A corn is a bruise to the sole of the foot occurring at the inner heel, in the angle between the crust and its inflection - the "bar". The almost invariable occurrence of the injury at this point would seem to be due in part to the inner quarter being weaker and more yielding than the outer one, and in part also to its being more immediately under the centre of gravity.
The fore-feet are almost invariably its seat, and of these one or both may be affected.
The chief predisposing conditions to corn are the conformation and structure of the feet, and indifferent shoeing. With regard to the former, it may be remarked that flat feet with low, weak heels, and thin soles and crust are those most likely to contract the disease. Feet of a strong, upright, and blocky type, although less frequently affected, are, nevertheless, liable to attack. As to shoeing, excessive paring of the sole, removal of the bars, and undue lowering of the heels, all tend to weaken the part and expose it to injury. Shoes, when made too short and narrow at the heels, if insecurely nailed to the foot, or worn too long, are liable to displacement, and by becoming embedded within the crust occasion a bruise to the sole.
After one or two attacks of corn, predisposition to the malady is very much increased, and some horses are seldom entirely free from it. These chronic cases are chiefly due to a diseased and asperous condition of the heels of the coffin-bone, resulting from former attacks, which irritate or injure the sensitive structures on which they rest.

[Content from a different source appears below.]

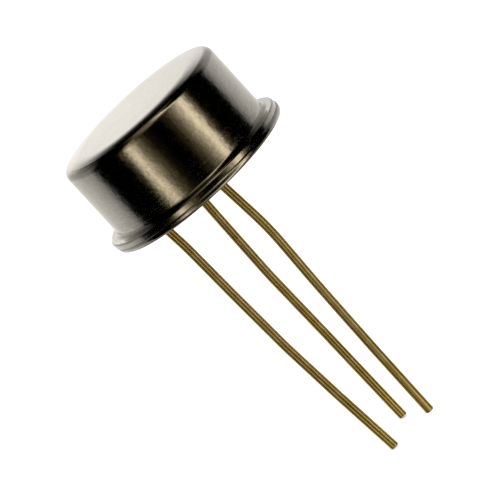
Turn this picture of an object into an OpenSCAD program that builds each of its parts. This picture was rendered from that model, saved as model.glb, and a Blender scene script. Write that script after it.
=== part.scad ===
// Three-lead voltage regulator in a low round metal can (TO-39 outline).
// Origin: centre of the seating plane, the underside of the header flange.
// +Z: out through the top of the can. The leads run down, towards -Z.
// Lead 1 is at +Y, lead 2 at -X and lead 3 at -Y. The index tab points
// between +X and +Y, next to lead 1.

/* [Can] */
// Diameter of the weld flange
flange_d = 9.14; // [8.9:0.02:9.4]
// Diameter of the can above the flange
can_d = 8.18; // [8.0:0.02:8.5]
// Height of the can's top above the seating plane
can_h = 4.25; // [4.0:0.01:4.7]
// Wall of the drawn can
can_wall = 0.25; // [0.18:0.01:0.3]
// Thickness of the can's weld flange
can_flange_t = 0.28; // [0.22:0.01:0.34]
// Outer radius of the can's top corner
can_corner = 0.36; // [0.3:0.02:0.6]
// Diameter of the flat middle of the can's top
crown_d = 5.9; // [5:0.1:6.4]
// Slope of the top, in degrees, where it runs into its corner
crown_a = 9; // [6:0.5:10]
// Radius where the can's side runs out into its flange
can_foot = 0.2; // [0.1:0.01:0.25]
// How far off centre the can is welded, towards lead 2
can_shift = 0.05; // [0:0.01:0.06]

/* [Header] */
// Thickness of the header flange
header_flange_t = 0.32; // [0.24:0.01:0.35]
// Diameter of the raised platform inside the can
platform_d = 7.4; // [7.2:0.05:7.4]
// Height of the platform above the seating plane
platform_h = 1.15; // [1:0.05:1.4]
// Wall of the stamped header
header_wall = 0.3; // [0.22:0.01:0.32]
// Width of the index tab
tab_w = 0.79; // [0.71:0.01:0.86]
// Length of the index tab beyond the flange
tab_l = 0.9; // [0.74:0.01:1.14]
// Diameter of the holes for the two insulated leads
seal_d = 1.15; // [1:0.05:1.2]
// Depth of the glass below the seating plane
glass_recess = 0.2; // [0.16:0.01:0.3]

/* [Leads] */
// Diameter of the leads
lead_d = 0.41; // [0.4:0.01:0.48]
// Diameter of the circle that the leads stand on
lead_circle = 5.08; // [4.95:0.01:5.2]
// Diameter of the flattened head on the insulated leads
head_d = 0.78; // [0.6:0.02:0.8]
// Height of those heads above the seating plane
post_h = 1.6; // [1.5:0.05:1.8]

/* [Chip] */
// Length of the chip
chip_x = 1.9; // [1.6:0.05:2.0]
// Width of the chip
chip_y = 1.7; // [1.5:0.05:1.9]
// Thickness of the chip
chip_t = 0.28; // [0.2:0.01:0.35]
// Thickness of the solder under the chip
solder_t = 0.03; // [0.02:0.01:0.05]
// Diameter of the bond wires
bond_d = 0.08; // [0.06:0.01:0.1]

/* [Hidden] */

flange_r = flange_d / 2;
can_r = can_d / 2;
can_ri = can_r - can_wall;
corner_r = can_r - can_corner;
crown_q = can_corner + (corner_r - crown_d / 2) / sin(crown_a);
corner_z = can_h - crown_q + (crown_q - can_corner) * cos(crown_a);
can_z0 = header_flange_t;
can_z1 = header_flange_t + can_flange_t;
mouth_r = 0.3;             // inner bend between the can's side and flange
rim_r = 0.09;              // upper edge of the can's flange
seam_r = 0.04;             // edges of the two flanges where they meet
base_r = 0.17;             // lower edge of the header's flange
platform_r = platform_d / 2;
cavity_r = platform_r - header_wall;
cavity_top = platform_h - header_wall;
lead_r = lead_d / 2;
lead_pos = lead_circle / 2;
seal_r = seal_d / 2;
head_t = 0.12;             // thickness of a post's flattened head
foot_l = 0.16;             // length of a bond wire's pressed foot
chip_top = platform_h + solder_t + chip_t;
tip_r = 0.05;              // rounding of the cut lead ends
weld_t = 0.1;              // upset end of the lead welded to the header
weld_r = 0.4;

// The leads as they are bent below the can, one line for each gentle bend:
// [straight run, bend angle, bend radius, compass direction of the bend].
form_1 = [[0.3, 2, 3, -135], [2.2, 1, 5, -90], [2.4, 2.2, 20, -30],
          [3.0, 0.8, 20, -130]];
form_2 = [[0.3, 5, 3, -25], [0.9, 3, 8, -170], [2.3, 1, 40, -70],
          [2.4, 2.2, 20, -35], [2.4, 1, 20, -45]];
form_3 = [[0.15, 5.5, 2, 18], [1.8, 7, 14, 150], [2, 1.9, 30, 49],
          [3, 0.9, 20, 40]];
tail_1 = 4.8;
tail_2 = 3.2;
tail_3 = 3.75;

// ---- profiles, drawn with x as the radius and y as the height ----

// A solid disc's half section, with its outer corners rounded.
module disc_profile(r, z0, z1, low, up) {
    translate([0, z0 + low]) square([r, z1 - z0 - low - up]);
    translate([0, z0]) square([r - low, z1 - z0 - up]);
    translate([0, z0 + low]) square([r - up, z1 - z0 - low]);
    if (low > 0) intersection() {
        translate([r - low, z0 + low]) circle(low, $fn = 48);
        translate([r - low, z0]) square([low, low]);
    }
    if (up > 0) translate([r - up, z1 - up]) circle(up, $fn = 48);
}

// The concave corner between a wall at radius r and a floor at height z.
module fillet_profile(r, z, q) {
    difference() {
        translate([r - 0.05, z - 0.05]) square([q + 0.05, q + 0.05]);
        translate([r + q, z + q]) circle(q, $fn = 48);
    }
}

// The flared mouth of a hole of radius r that opens downwards at height z.
module mouth_profile(r, z, q) {
    difference() {
        translate([r - 0.05, z - 0.5]) square([q + 0.05, q + 0.5]);
        translate([r + q, z + q]) circle(q, $fn = 48);
    }
}

// The can's solid form: a flat middle, a slightly falling shoulder, the
// corner's radius and the straight side.
module crown_profile() {
    c = [corner_r, corner_z];
    t = [sin(crown_a), cos(crown_a)];
    m = [crown_d / 2, can_h - crown_q];
    z = corner_z - 0.2;
    e = 0.0001;            // lets the corner's circle cross the shoulder's
    translate([0, can_z0]) square([crown_d / 2, can_h - can_z0]);
    translate([0, can_z0]) square([can_r, corner_z + e - can_z0]);
    intersection() {
        translate(m) circle(crown_q, $fn = 720);
        polygon([[m[0], z], [m[0], can_h + 1], c + 2 * t, c,
                 c - (0.2 / t[1]) * t]);
    }
    translate(c + [0, e]) circle(can_corner, $fn = 96);
}

module turn() { rotate_extrude($fn = 180) children(); }

// ---- can ----

module can() {
    color("#cfccc5")
    translate([-can_shift, 0, 0])
    turn() difference() {
        union() {
            disc_profile(flange_r, can_z0, can_z1, seam_r, rim_r);
            crown_profile();
            fillet_profile(can_r, can_z1, can_foot);
        }
        disc_profile(can_ri, -1, can_h - can_wall, 0, 0.12);
        mouth_profile(can_ri, can_z0, mouth_r);
    }
}

// ---- header ----

module cavity_profile(z0) {
    disc_profile(cavity_r, z0, cavity_top, 0, 0.12);
}

module tab() {
    rotate([0, 0, 45]) linear_extrude(header_flange_t) {
        translate([flange_r - 0.4, -tab_w / 2]) square([0.4 + tab_l - 0.12, tab_w]);
        translate([flange_r - 0.4, -tab_w / 2 + 0.12])
            square([0.4 + tab_l, tab_w - 0.24]);
        for (s = [-1, 1])
            translate([flange_r + tab_l - 0.12, s * (tab_w / 2 - 0.12)])
                circle(0.12, $fn = 48);
    }
}

module header() {
    color("#c6c3bb")
    difference() {
        union() {
            turn() {
                disc_profile(flange_r, 0, header_flange_t, base_r, seam_r);
                disc_profile(platform_r, 0, platform_h, 0, 0.2);
            }
            tab();
        }
        turn() {
            cavity_profile(-1);
            mouth_profile(cavity_r, 0, 0.08);
        }
        for (a = [90, 180]) rotate([0, 0, a]) translate([lead_pos, 0, 0])
            cylinder(h = platform_h + 1, r = seal_r, $fn = 48);
    }
}

// ---- glass ----

// Glass drawn up round a wire of radius r, hanging from the glass face.
module meniscus(r, q) {
    rotate_extrude($fn = 48) difference() {
        translate([r - 0.05, glass_recess - q]) square([q + 0.05, q + 0.05]);
        translate([r + q, glass_recess - q]) circle(q, $fn = 48);
    }
}

module header_glass() {
    color("#3c5a55")
    difference() {
        union() {
            turn() {
                cavity_profile(glass_recess);
                difference() {
                    translate([cavity_r - 0.1, glass_recess - 0.1])
                        square([0.1, 0.15]);
                    translate([cavity_r - 0.1, glass_recess - 0.1])
                        circle(0.1, $fn = 48);
                }
            }
            for (a = [90, 180]) rotate([0, 0, a]) translate([lead_pos, 0, 0.6])
                cylinder(h = platform_h - 0.6, r = seal_r, $fn = 48);
            for (a = [90, 180, 270]) rotate([0, 0, a])
                translate([lead_pos, 0, 0]) meniscus(lead_r, 0.14);
        }
        for (a = [90, 180]) rotate([0, 0, a]) translate([lead_pos, 0, -1])
            cylinder(h = 4, r = lead_r, $fn = 48);
        translate([0, -lead_pos, -1])
            cylinder(h = 1 + cavity_top - weld_t, r = lead_r, $fn = 48);
        translate([0, -lead_pos, cavity_top - weld_t])
            cylinder(h = weld_t + 1, r = weld_r, $fn = 48);
    }
}

// ---- leads and bond wires ----

// An arc of wire that starts at the origin along +Z and bends towards +X.
module wire_arc(r, bend_r, angle, fn) {
    translate([bend_r, 0, 0]) rotate([90, 0, 180])
        rotate_extrude(angle = angle, $fn = 720)
            translate([bend_r, 0]) circle(r, $fn = fn);
}

// Straight runs and arcs in turn, with children() at the end.
module wire_run(form, r, fn, i = 0) {
    if (i == len(form)) children();
    else {
        l = form[i][0];
        a = form[i][1];
        q = form[i][2];
        d = form[i][3];
        cylinder(h = l, r = r, $fn = fn);
        translate([0, 0, l]) rotate([0, 0, d]) {
            wire_arc(r, q, a, fn);
            translate([q * (1 - cos(a)), 0, q * sin(a)]) rotate([0, a, 0])
                rotate([0, 0, -d]) wire_run(form, r, fn, i + 1) children();
        }
    }
}

// The part of a lead below the seating plane, down to its cut end.
// Seen along the wire, the compass runs the other way round.
module lead_tail(form, tail) {
    rotate([180, 0, 0])
        wire_run([for (s = form) [s[0], s[1], s[2], -s[3]]], lead_r, 48)
            rotate_extrude($fn = 48) disc_profile(lead_r, 0, tail, 0, tip_r);
}

// A lead that passes through the glass and ends in a flattened head.
module sealed_lead(form, tail) {
    cylinder(h = post_h - head_t / 2, r = lead_r, $fn = 48);
    rotate_extrude($fn = 48)
        disc_profile(head_d / 2, post_h - head_t, post_h, 0.05, 0.03);
    lead_tail(form, tail);
}

module lead_1() {
    color("#b9975a") translate([0, lead_pos, 0]) sealed_lead(form_1, tail_1);
}

module lead_2() {
    color("#b9975a") translate([-lead_pos, 0, 0]) sealed_lead(form_2, tail_2);
}

// The case lead, butt welded to the underside of the header's platform.
module lead_3() {
    color("#b9975a") translate([0, -lead_pos, 0]) {
        cylinder(h = cavity_top - weld_t / 2, r = lead_r, $fn = 48);
        translate([0, 0, cavity_top - weld_t])
            cylinder(h = weld_t, r = weld_r, $fn = 48);
        lead_tail(form_3, tail_3);
    }
}

// ---- chip ----

module chip_solder() {
    color("#b8b4aa") translate([-chip_x / 2 - 0.06, -chip_y / 2 - 0.06, platform_h])
        cube([chip_x + 0.12, chip_y + 0.12, solder_t]);
}

module chip() {
    color("#56595f") translate([-chip_x / 2, -chip_y / 2, platform_h + solder_t])
        cube([chip_x, chip_y, chip_t]);
}

// A bond wire from one pressed foot to another. p and q are the points on
// the two faces where the feet end, and it leaves them at the angles up
// and down. The straight runs between the three arcs close the loop.
module bond_wire(p, q, up, down) {
    r = bond_d / 2;
    foot_t = 0.7 * bond_d;
    b = 0.12;
    c = 0.3;
    dx = norm([q[0] - p[0], q[1] - p[1]]);
    dz = q[2] - p[2];
    e = dx - (b + c) * (sin(up) + sin(down));
    f = dz - b * (1 - cos(up)) + b * (1 - cos(down)) - c * (cos(down) - cos(up));
    s1 = (e * sin(down) + f * cos(down)) / sin(up + down);
    s2 = (e * sin(up) - f * cos(up)) / sin(up + down);
    color("#d9dadc")
    translate(p) rotate([0, 0, atan2(q[1] - p[1], q[0] - p[0])]) {
        translate([-foot_l, -0.7 * bond_d, 0]) cube([foot_l, 1.4 * bond_d, foot_t]);
        translate([dx, -0.7 * bond_d, dz]) cube([foot_l, 1.4 * bond_d, foot_t]);
        translate([-foot_l / 2, 0, 1.15 * r]) rotate([0, 90, 0])
            wire_run([[foot_l / 2, up, b, 180], [s1, up + down, c, 0],
                      [s2, down, b, 180]], r, 24)
                cylinder(h = foot_l / 2, r = r, $fn = 24);
    }
}

module bond_wire_1a() {
    bond_wire([0.25, 0.45, chip_top], [0.12, lead_pos - 0.12, post_h], 55, 35);
}
module bond_wire_1b() {
    bond_wire([-0.35, 0.45, chip_top], [-0.14, lead_pos - 0.12, post_h], 55, 35);
}
module bond_wire_2() {
    bond_wire([-0.6, -0.1, chip_top], [0.1 - lead_pos, 0, post_h], 55, 35);
}
module bond_wire_case_a() {
    bond_wire([0.3, -0.5, chip_top], [0.6, -1.75, platform_h], 50, 40);
}
module bond_wire_case_b() {
    bond_wire([-0.3, -0.5, chip_top], [-0.6, -1.75, platform_h], 50, 40);
}

can();
header();
header_glass();
lead_1();
lead_2();
lead_3();
chip_solder();
chip();
bond_wire_1a();
bond_wire_1b();
bond_wire_2();
bond_wire_case_a();
bond_wire_case_b();
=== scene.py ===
import math

import bpy
import numpy as np
from mathutils import Matrix, Vector
from mathutils.geometry import delaunay_2d_cdt


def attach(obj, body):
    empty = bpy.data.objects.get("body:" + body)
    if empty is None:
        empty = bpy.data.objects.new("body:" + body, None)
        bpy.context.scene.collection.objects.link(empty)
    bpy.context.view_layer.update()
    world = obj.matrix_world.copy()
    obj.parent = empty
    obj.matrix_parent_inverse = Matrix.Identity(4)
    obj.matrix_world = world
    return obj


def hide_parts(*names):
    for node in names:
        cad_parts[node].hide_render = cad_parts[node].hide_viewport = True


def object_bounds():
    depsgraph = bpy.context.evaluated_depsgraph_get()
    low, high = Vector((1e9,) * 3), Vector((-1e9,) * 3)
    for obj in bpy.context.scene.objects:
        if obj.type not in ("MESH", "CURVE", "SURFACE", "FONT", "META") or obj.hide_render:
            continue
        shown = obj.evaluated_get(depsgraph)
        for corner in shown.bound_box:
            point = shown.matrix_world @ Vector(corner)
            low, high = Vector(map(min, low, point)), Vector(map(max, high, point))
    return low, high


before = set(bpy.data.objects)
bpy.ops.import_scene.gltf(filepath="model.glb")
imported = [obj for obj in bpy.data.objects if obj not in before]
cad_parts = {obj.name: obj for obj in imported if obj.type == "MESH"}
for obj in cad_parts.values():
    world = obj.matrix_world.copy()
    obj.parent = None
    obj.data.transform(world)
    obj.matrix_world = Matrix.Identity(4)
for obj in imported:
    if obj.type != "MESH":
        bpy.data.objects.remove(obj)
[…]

The actual existence of a corn is only made known after a portion of horn has been removed from the sole, in the angle between the bar and the crust, when a red spot varying in size from a pea to a sixpence will be found. The quantity of horn necessary to be taken away will depend on the time the corn has been in existence, i.e. whether it is an old corn or a recent one. In the former case the discoloration will be near the surface, and readily exposed and quickly "pared out". In the latter it will be deep down, near to the sensitive foot, and a considerable amount of horn may require to be removed before it is brought into view. The farther a corn is away from the surface the more recent it is, and the more likely it is to be a cause of lameness. Sometimes in paring a corn a quantity of dark-looking fluid escapes from between the horny and sensitive sole; it is then said to be a "suppurating" corn. Other symptoms of the disease are heat, especially over the inner quarter, tenderness to pressure, and lameness.
During progression the animal's step is short, and the foot is brought to the ground with the bearing specially on the outer side. In severe examples of suppurating corn the leg sometimes becomes swollen as high as the fetlock, or even the knee, and evinces considerable pain to pressure. In such cases the lameness is frequently referred to the leg, while the corn is altogether overlooked, until attention is directed to the formation of an abscess at the coronet, through which the matter in the foot escapes. This condition is known as a quittor.
A mild dose of physic is a good preliminary to the local treatment of corn. The foot will require to be carefully pared over the seat of injury, and should it be found to contain "matter", free vent must be given to it. The foot should then be put into a pail of warm carbolized water for half an hour, and afterwards transferred to a hot poultice of linseed-meal and bran. Before the poultice is applied, the corn should be dressed with a solution of carbolic acid, and covered over with a pledget of cotton-wool, so that none of the bran and meal may enter the wound. When the inflammatory action has been subdued, poulticing may cease, and the carbolized dressing may be applied three times a day, with the cotton-wool covering made secure by tapes or cross-sticks, and the foot enclosed in a bag or boot. Later, a blister over the coronet and cold water swabs to the feet, conjoined with rest, will complete the cure.
In mild cases of the disease cold-water irrigation, wet swabs to the feet, and rest on a soft surface are all that is required.
Leather soles and "stopping" should be worn for some time after the lameness has disappeared, and by some animals at all times.